# Source material:
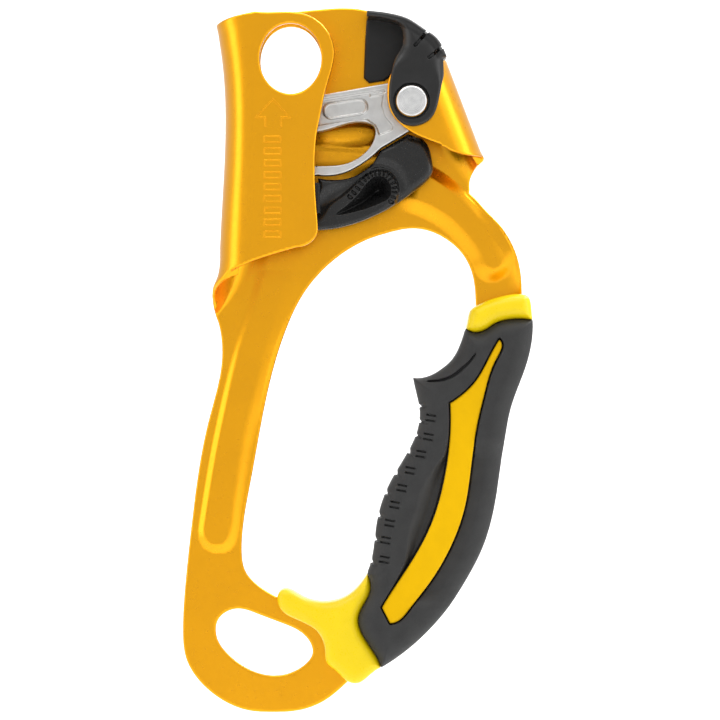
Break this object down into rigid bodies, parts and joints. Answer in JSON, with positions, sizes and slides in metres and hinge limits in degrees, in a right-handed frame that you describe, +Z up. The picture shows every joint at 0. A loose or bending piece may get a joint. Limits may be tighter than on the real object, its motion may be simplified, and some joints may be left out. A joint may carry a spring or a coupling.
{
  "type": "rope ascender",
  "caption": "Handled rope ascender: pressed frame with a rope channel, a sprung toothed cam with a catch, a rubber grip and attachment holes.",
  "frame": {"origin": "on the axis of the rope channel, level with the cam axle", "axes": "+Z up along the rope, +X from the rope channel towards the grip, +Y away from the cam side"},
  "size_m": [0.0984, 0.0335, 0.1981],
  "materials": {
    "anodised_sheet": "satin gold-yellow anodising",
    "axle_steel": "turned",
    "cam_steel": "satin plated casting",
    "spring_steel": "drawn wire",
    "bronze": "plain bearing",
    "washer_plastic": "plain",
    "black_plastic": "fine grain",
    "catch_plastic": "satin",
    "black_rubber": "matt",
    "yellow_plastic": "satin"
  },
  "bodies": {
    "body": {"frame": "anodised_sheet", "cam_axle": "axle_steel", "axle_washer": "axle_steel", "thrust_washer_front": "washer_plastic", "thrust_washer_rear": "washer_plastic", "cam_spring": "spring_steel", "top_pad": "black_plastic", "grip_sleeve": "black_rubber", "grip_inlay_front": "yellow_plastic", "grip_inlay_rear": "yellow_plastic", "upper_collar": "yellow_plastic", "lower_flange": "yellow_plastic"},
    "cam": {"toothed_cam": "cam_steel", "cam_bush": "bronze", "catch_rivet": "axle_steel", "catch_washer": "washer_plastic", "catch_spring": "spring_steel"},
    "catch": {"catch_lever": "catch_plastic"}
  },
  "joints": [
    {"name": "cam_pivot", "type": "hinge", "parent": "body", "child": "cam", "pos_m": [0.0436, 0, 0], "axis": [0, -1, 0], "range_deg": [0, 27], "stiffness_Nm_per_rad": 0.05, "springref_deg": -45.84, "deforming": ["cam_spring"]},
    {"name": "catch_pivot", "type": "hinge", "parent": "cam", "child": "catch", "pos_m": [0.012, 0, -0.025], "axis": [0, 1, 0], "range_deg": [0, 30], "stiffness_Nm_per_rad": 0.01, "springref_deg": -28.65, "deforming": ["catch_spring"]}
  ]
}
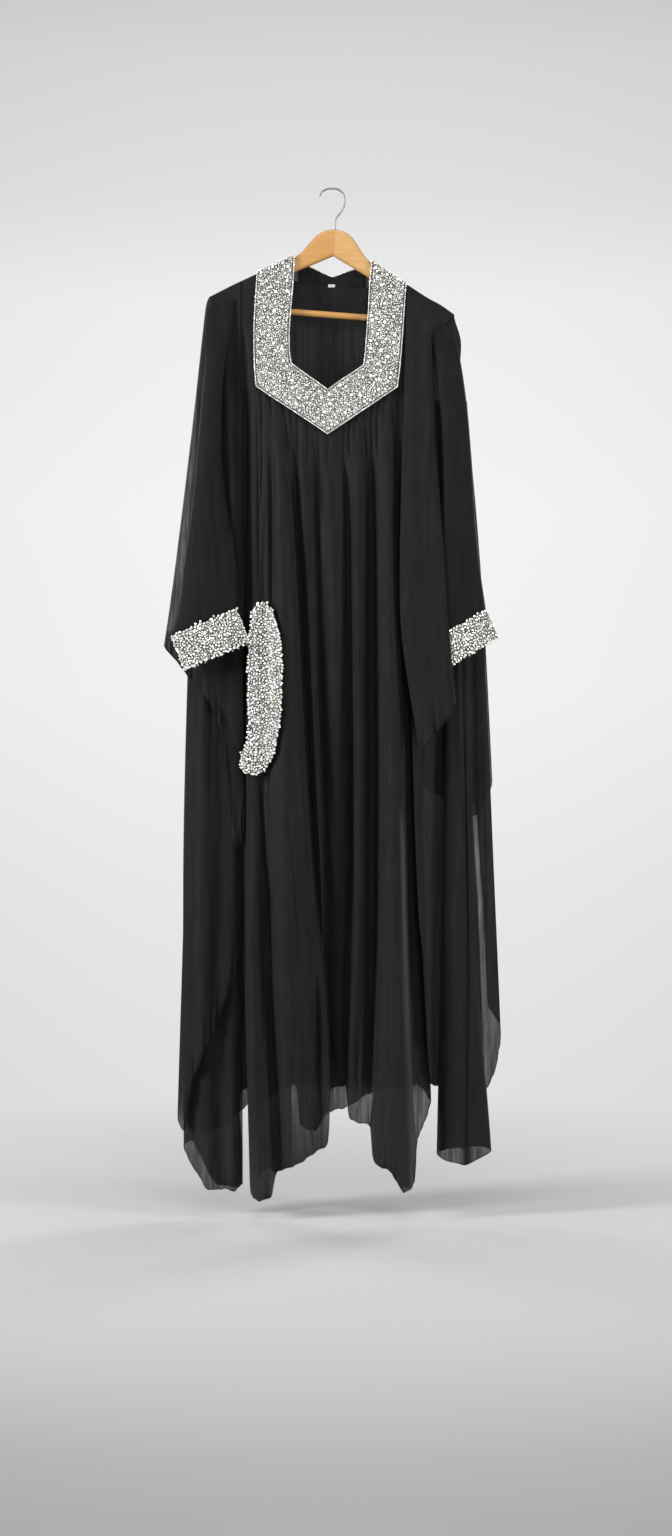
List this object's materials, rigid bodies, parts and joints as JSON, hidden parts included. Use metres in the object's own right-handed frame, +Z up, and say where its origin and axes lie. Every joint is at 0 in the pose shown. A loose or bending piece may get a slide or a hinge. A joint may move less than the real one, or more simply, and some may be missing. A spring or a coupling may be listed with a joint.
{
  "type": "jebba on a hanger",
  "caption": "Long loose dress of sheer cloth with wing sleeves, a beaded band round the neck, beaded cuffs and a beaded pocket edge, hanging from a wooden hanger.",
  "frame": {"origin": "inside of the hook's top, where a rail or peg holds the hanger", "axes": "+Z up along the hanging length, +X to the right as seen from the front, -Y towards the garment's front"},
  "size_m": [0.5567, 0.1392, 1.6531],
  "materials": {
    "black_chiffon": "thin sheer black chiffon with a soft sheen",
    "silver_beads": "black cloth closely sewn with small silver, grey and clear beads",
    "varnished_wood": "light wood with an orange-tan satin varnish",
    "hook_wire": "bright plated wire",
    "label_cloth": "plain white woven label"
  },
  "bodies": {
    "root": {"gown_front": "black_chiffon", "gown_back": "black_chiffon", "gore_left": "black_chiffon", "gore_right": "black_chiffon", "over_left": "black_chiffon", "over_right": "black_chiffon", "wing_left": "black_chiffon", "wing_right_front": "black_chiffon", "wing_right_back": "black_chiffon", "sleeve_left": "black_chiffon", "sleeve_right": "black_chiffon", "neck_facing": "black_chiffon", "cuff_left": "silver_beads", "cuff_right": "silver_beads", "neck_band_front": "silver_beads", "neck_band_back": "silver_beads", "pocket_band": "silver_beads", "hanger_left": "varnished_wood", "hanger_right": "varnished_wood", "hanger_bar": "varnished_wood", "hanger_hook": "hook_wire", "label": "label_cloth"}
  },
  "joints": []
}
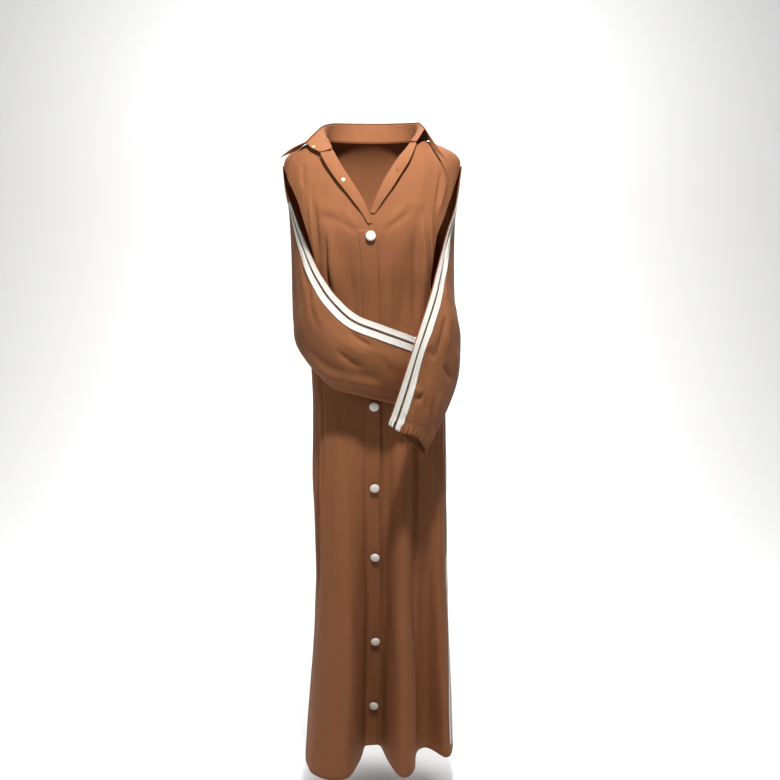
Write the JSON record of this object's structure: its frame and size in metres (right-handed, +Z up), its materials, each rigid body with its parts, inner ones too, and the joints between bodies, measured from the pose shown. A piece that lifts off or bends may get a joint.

# Request:
Copy each record from above exactly, and include every line.

# Answer for this exercise:
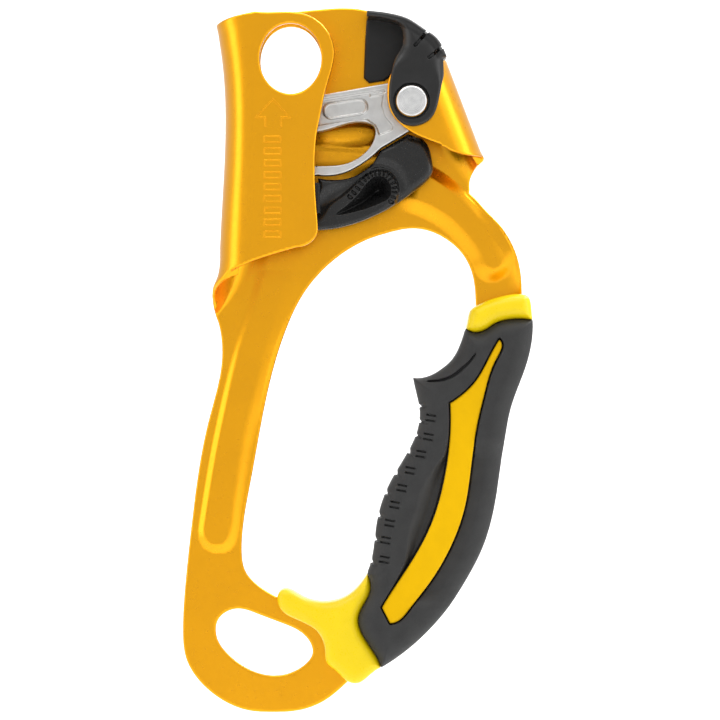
Break this object down into rigid bodies, parts and joints. Answer in JSON, with positions, sizes and slides in metres and hinge limits in degrees, in a right-handed frame that you describe, +Z up. The picture shows every joint at 0. A loose or bending piece may get a joint. Limits may be tighter than on the real object, its motion may be simplified, and some joints may be left out. A joint may carry a spring or a coupling.
{
  "type": "rope ascender",
  "caption": "Handled rope ascender: pressed frame with a rope channel, a sprung toothed cam with a catch, a rubber grip and attachment holes.",
  "frame": {"origin": "on the axis of the rope channel, level with the cam axle", "axes": "+Z up along the rope, +X from the rope channel towards the grip, +Y away from the cam side"},
  "size_m": [0.0984, 0.0335, 0.1981],
  "materials": {
    "anodised_sheet": "satin gold-yellow anodising",
    "axle_steel": "turned",
    "cam_steel": "satin plated casting",
    "spring_steel": "drawn wire",
    "bronze": "plain bearing",
    "washer_plastic": "plain",
    "black_plastic": "fine grain",
    "catch_plastic": "satin",
    "black_rubber": "matt",
    "yellow_plastic": "satin"
  },
  "bodies": {
    "body": {"frame": "anodised_sheet", "cam_axle": "axle_steel", "axle_washer": "axle_steel", "thrust_washer_front": "washer_plastic", "thrust_washer_rear": "washer_plastic", "cam_spring": "spring_steel", "top_pad": "black_plastic", "grip_sleeve": "black_rubber", "grip_inlay_front": "yellow_plastic", "grip_inlay_rear": "yellow_plastic", "upper_collar": "yellow_plastic", "lower_flange": "yellow_plastic"},
    "cam": {"toothed_cam": "cam_steel", "cam_bush": "bronze", "catch_rivet": "axle_steel", "catch_washer": "washer_plastic", "catch_spring": "spring_steel"},
    "catch": {"catch_lever": "catch_plastic"}
  },
  "joints": [
    {"name": "cam_pivot", "type": "hinge", "parent": "body", "child": "cam", "pos_m": [0.0436, 0, 0], "axis": [0, -1, 0], "range_deg": [0, 27], "stiffness_Nm_per_rad": 0.05, "springref_deg": -45.84, "deforming": ["cam_spring"]},
    {"name": "catch_pivot", "type": "hinge", "parent": "cam", "child": "catch", "pos_m": [0.012, 0, -0.025], "axis": [0, 1, 0], "range_deg": [0, 30], "stiffness_Nm_per_rad": 0.01, "springref_deg": -28.65, "deforming": ["catch_spring"]}
  ]
}
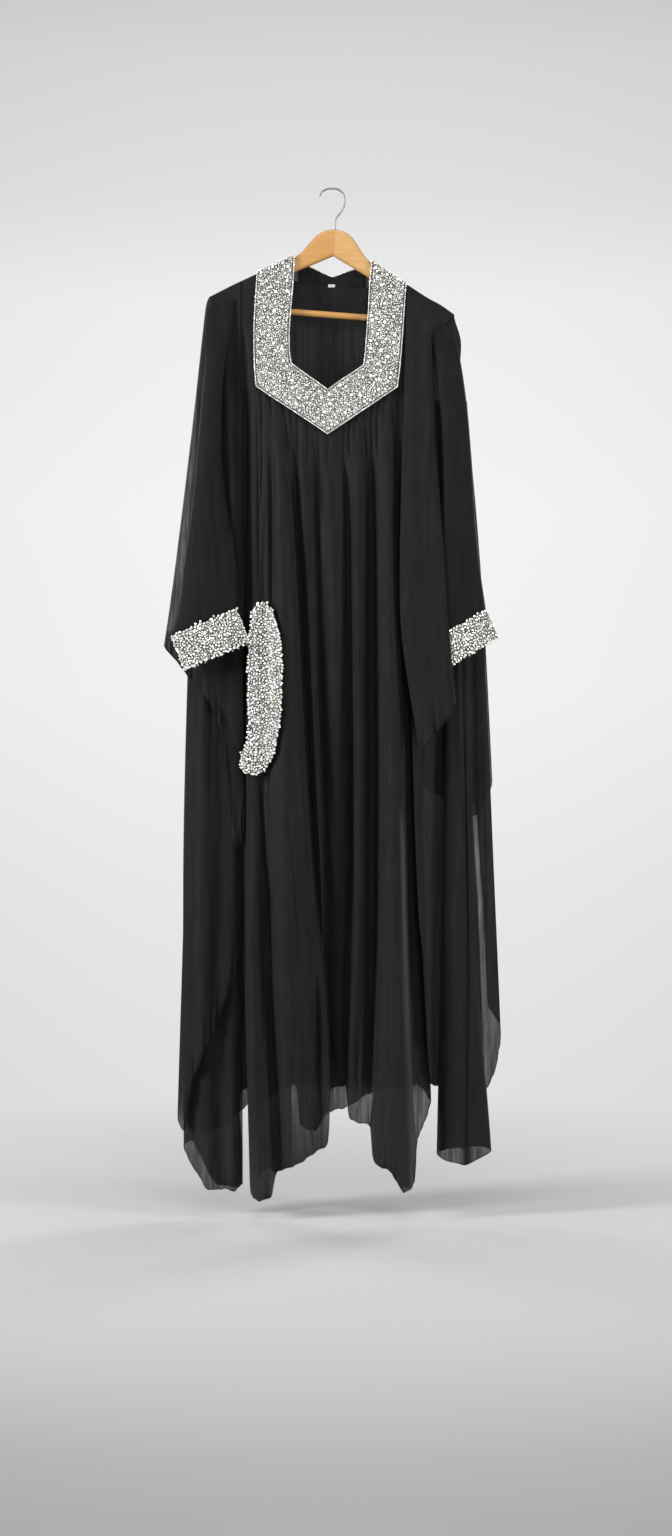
List this object's materials, rigid bodies, parts and joints as JSON, hidden parts included. Use metres in the object's own right-handed frame, +Z up, and say where its origin and axes lie. Every joint is at 0 in the pose shown. A loose or bending piece may get a slide or a hinge. A joint may move less than the real one, or more simply, and some may be missing. A spring or a coupling may be listed with a joint.
{
  "type": "jebba on a hanger",
  "caption": "Long loose dress of sheer cloth with wing sleeves, a beaded band round the neck, beaded cuffs and a beaded pocket edge, hanging from a wooden hanger.",
  "frame": {"origin": "inside of the hook's top, where a rail or peg holds the hanger", "axes": "+Z up along the hanging length, +X to the right as seen from the front, -Y towards the garment's front"},
  "size_m": [0.5567, 0.1392, 1.6531],
  "materials": {
    "black_chiffon": "thin sheer black chiffon with a soft sheen",
    "silver_beads": "black cloth closely sewn with small silver, grey and clear beads",
    "varnished_wood": "light wood with an orange-tan satin varnish",
    "hook_wire": "bright plated wire",
    "label_cloth": "plain white woven label"
  },
  "bodies": {
    "root": {"gown_front": "black_chiffon", "gown_back": "black_chiffon", "gore_left": "black_chiffon", "gore_right": "black_chiffon", "over_left": "black_chiffon", "over_right": "black_chiffon", "wing_left": "black_chiffon", "wing_right_front": "black_chiffon", "wing_right_back": "black_chiffon", "sleeve_left": "black_chiffon", "sleeve_right": "black_chiffon", "neck_facing": "black_chiffon", "cuff_left": "silver_beads", "cuff_right": "silver_beads", "neck_band_front": "silver_beads", "neck_band_back": "silver_beads", "pocket_band": "silver_beads", "hanger_left": "varnished_wood", "hanger_right": "varnished_wood", "hanger_bar": "varnished_wood", "hanger_hook": "hook_wire", "label": "label_cloth"}
  },
  "joints": []
}
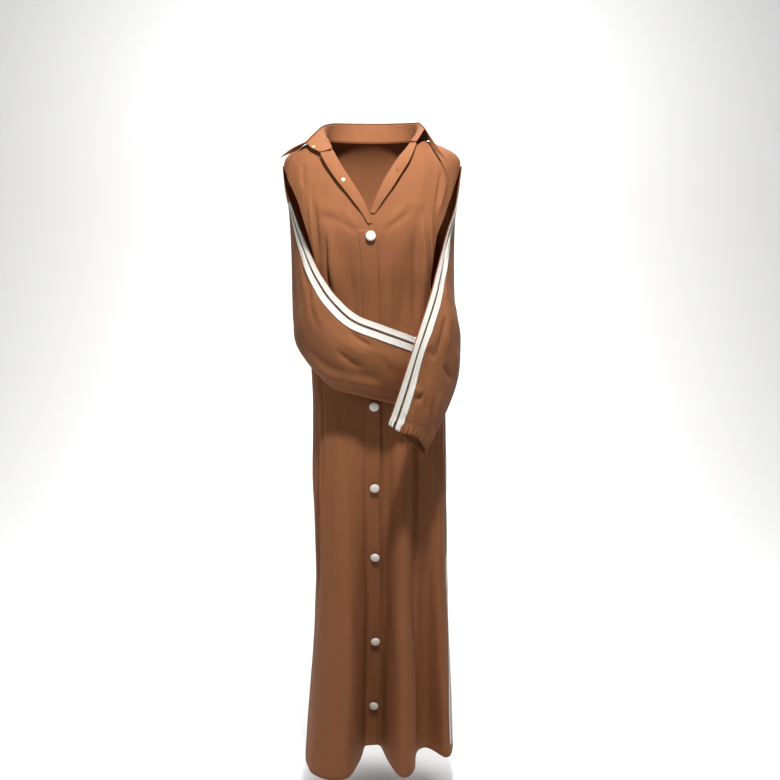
Write the JSON record of this object's structure: its frame and size in metres (right-handed, +Z up), its materials, each rigid body with its parts, inner ones too, and the joints between bodies, measured from the pose shown. A piece that lifts off or bends may get a joint.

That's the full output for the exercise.